══ Dataset section
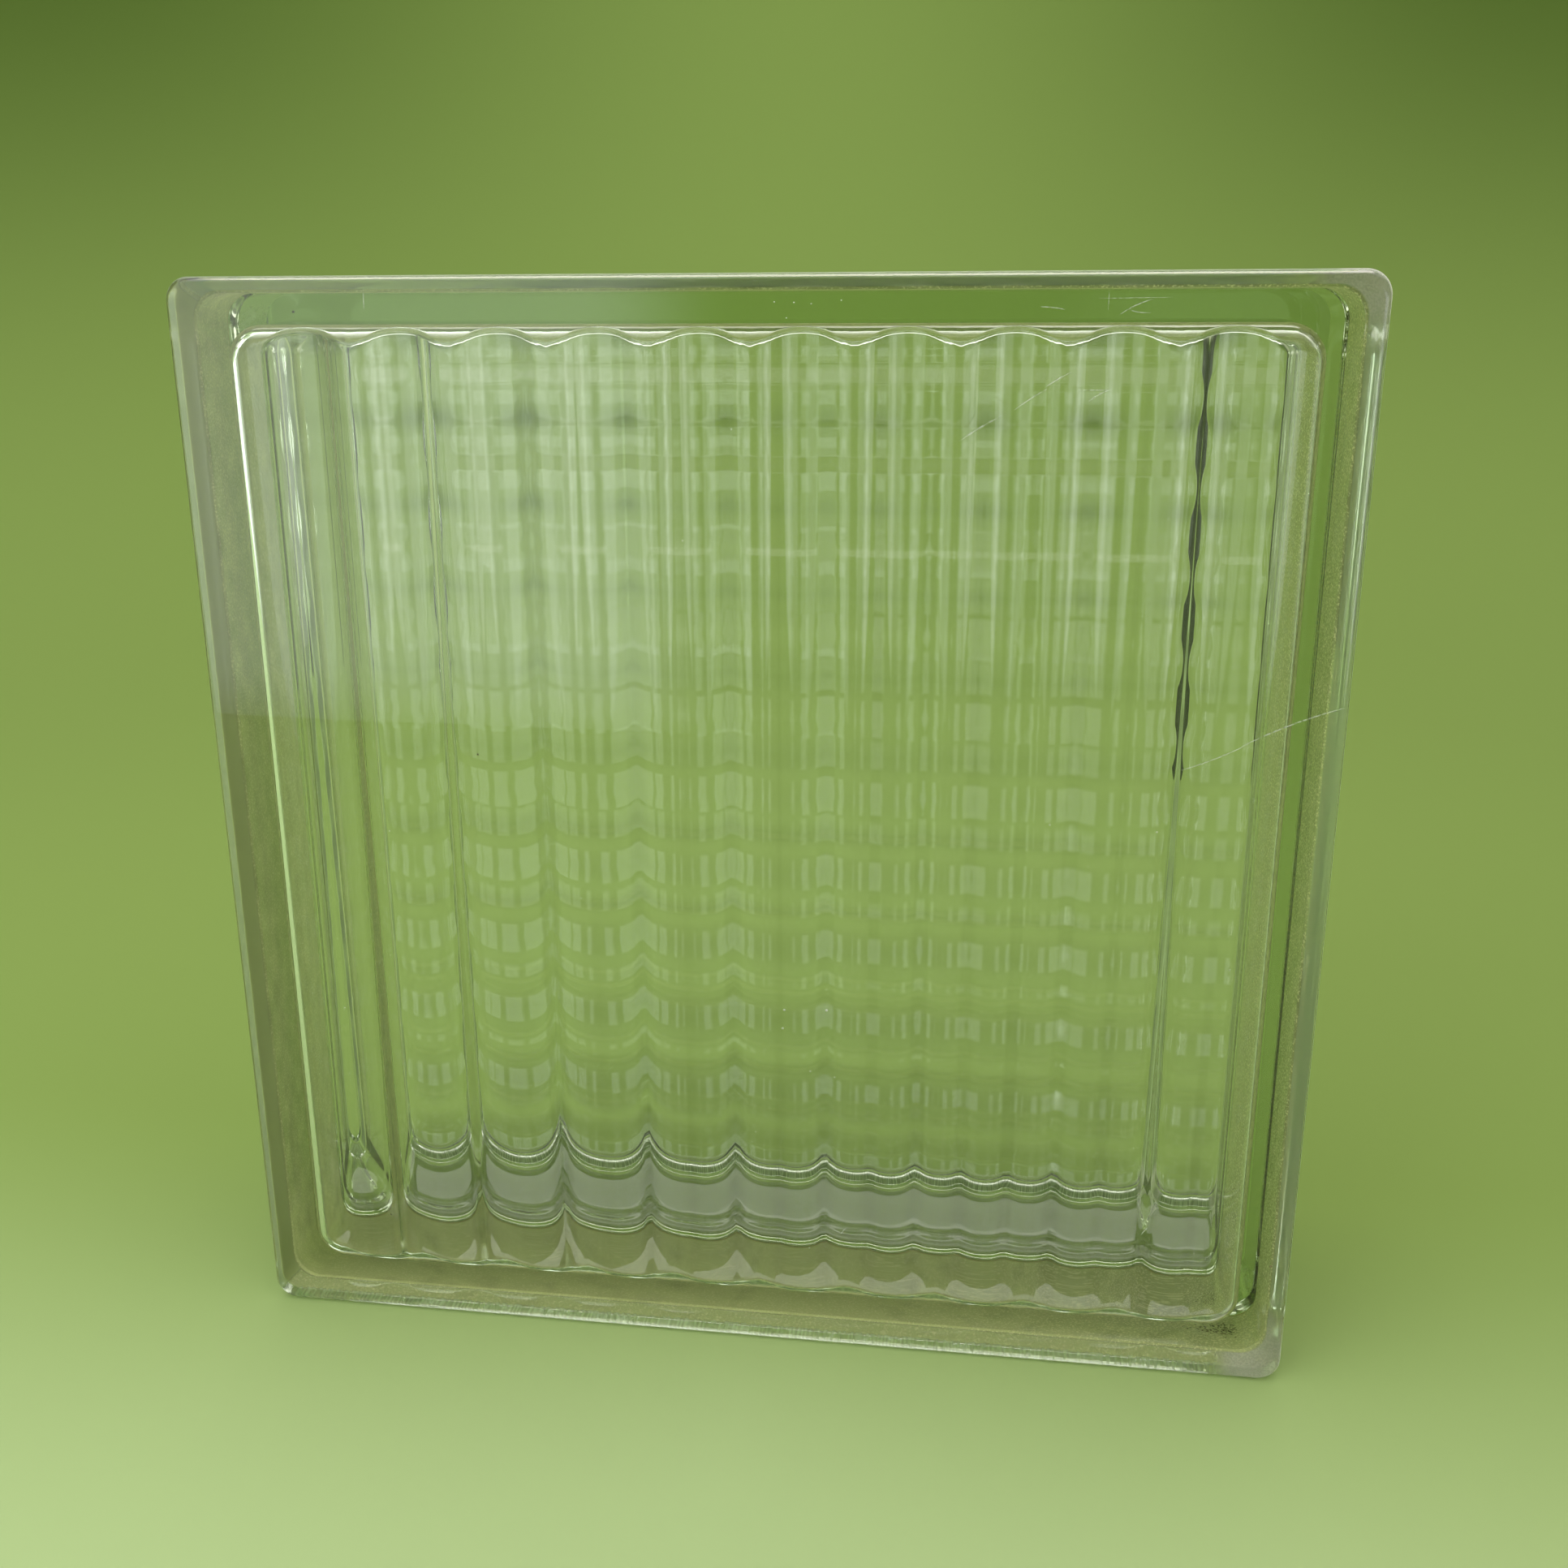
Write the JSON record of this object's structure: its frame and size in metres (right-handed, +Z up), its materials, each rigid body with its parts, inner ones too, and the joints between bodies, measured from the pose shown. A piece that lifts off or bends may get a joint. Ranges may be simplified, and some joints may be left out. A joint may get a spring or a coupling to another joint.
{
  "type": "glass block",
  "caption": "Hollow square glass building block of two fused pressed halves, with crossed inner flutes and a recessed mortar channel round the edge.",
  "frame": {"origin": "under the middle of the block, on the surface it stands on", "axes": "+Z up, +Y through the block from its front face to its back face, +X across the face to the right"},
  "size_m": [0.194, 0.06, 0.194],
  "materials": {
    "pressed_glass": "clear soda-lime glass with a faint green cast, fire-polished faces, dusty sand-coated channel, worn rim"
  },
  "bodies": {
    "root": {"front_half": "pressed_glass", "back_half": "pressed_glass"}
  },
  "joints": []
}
════
#### Your task:
Would you give the material above again, complete and exact?

#### Task solution:
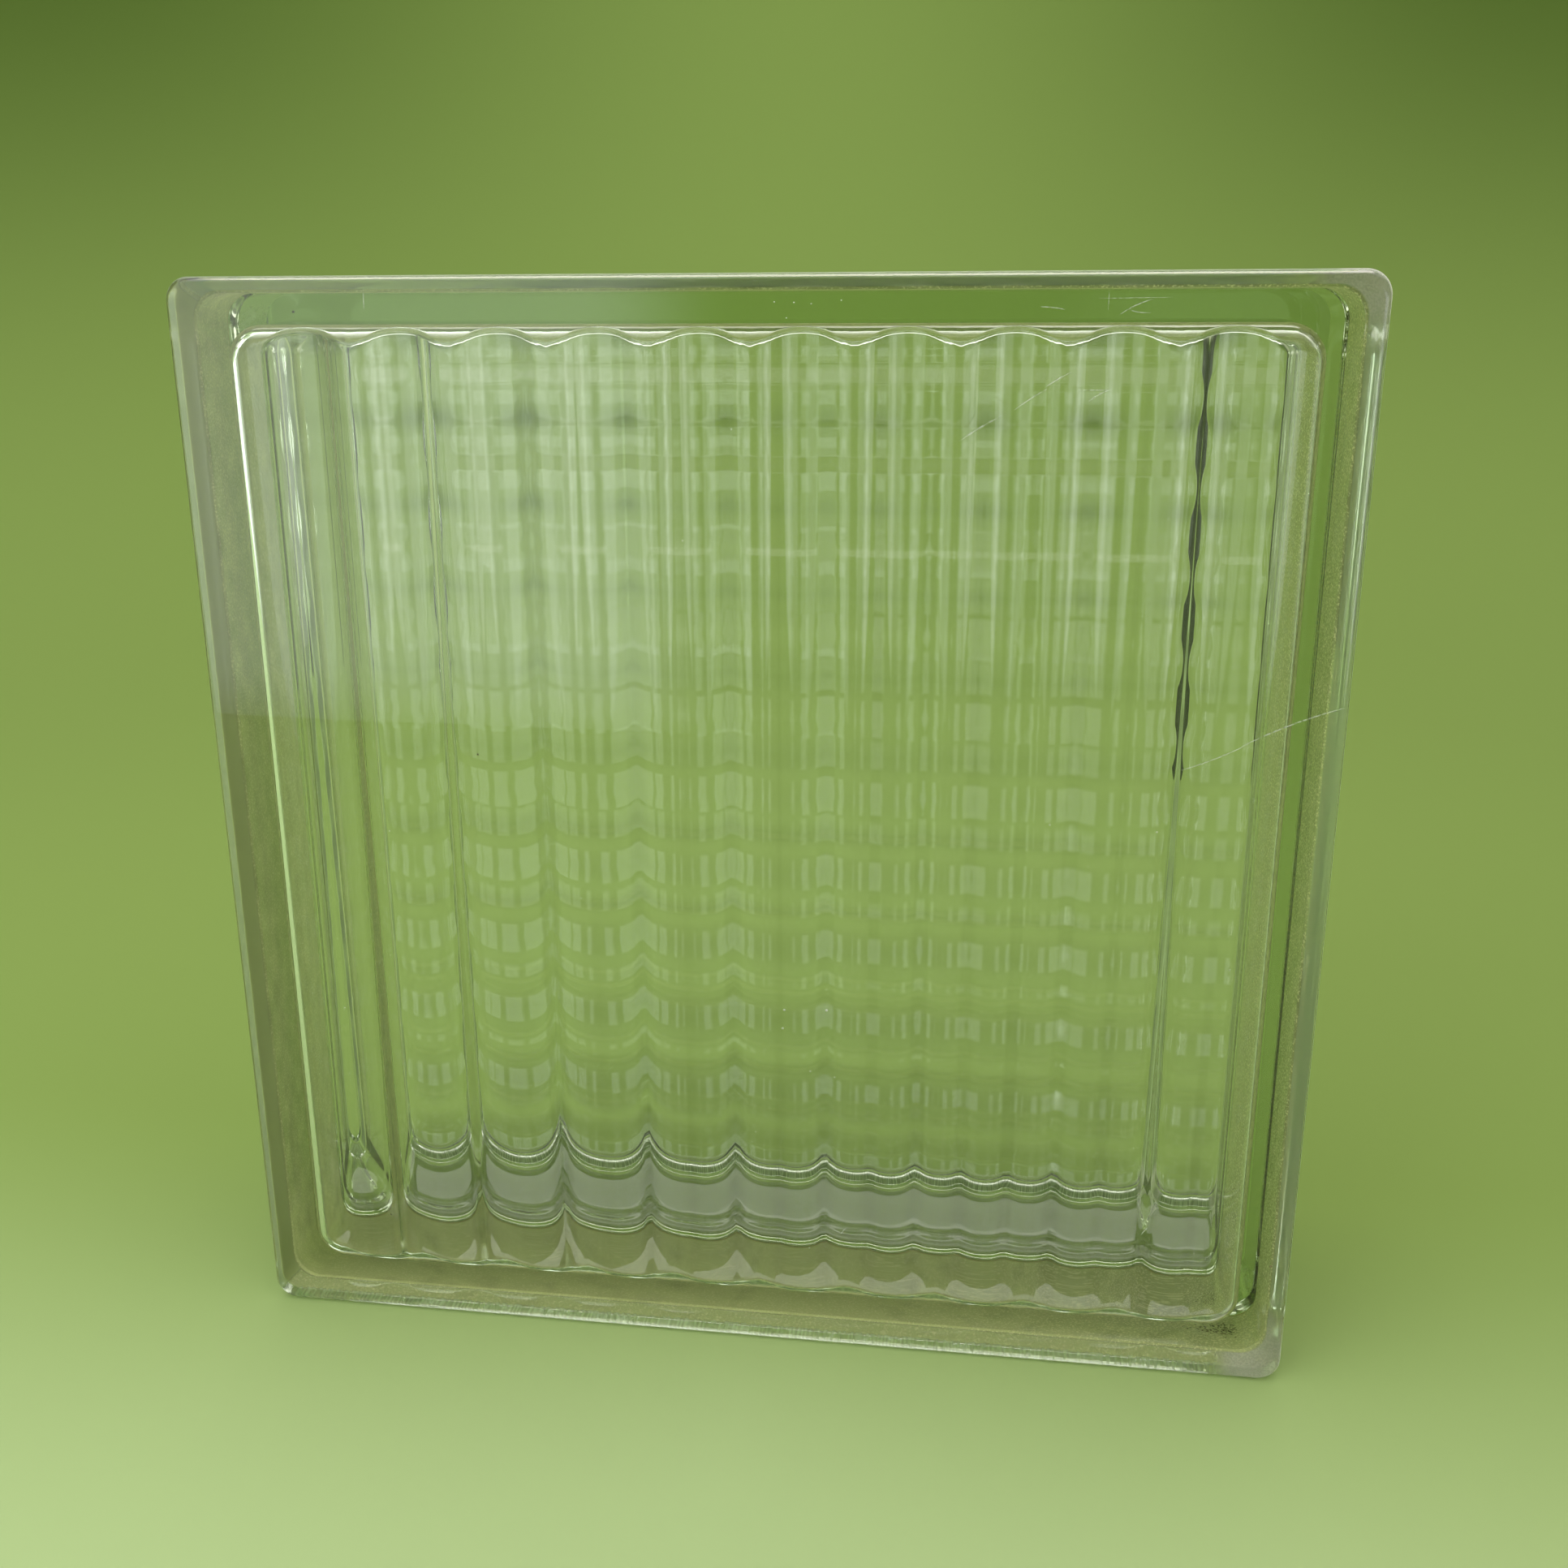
Write the JSON record of this object's structure: its frame and size in metres (right-handed, +Z up), its materials, each rigid body with its parts, inner ones too, and the joints between bodies, measured from the pose shown. A piece that lifts off or bends may get a joint. Ranges may be simplified, and some joints may be left out. A joint may get a spring or a coupling to another joint.
{
  "type": "glass block",
  "caption": "Hollow square glass building block of two fused pressed halves, with crossed inner flutes and a recessed mortar channel round the edge.",
  "frame": {"origin": "under the middle of the block, on the surface it stands on", "axes": "+Z up, +Y through the block from its front face to its back face, +X across the face to the right"},
  "size_m": [0.194, 0.06, 0.194],
  "materials": {
    "pressed_glass": "clear soda-lime glass with a faint green cast, fire-polished faces, dusty sand-coated channel, worn rim"
  },
  "bodies": {
    "root": {"front_half": "pressed_glass", "back_half": "pressed_glass"}
  },
  "joints": []
}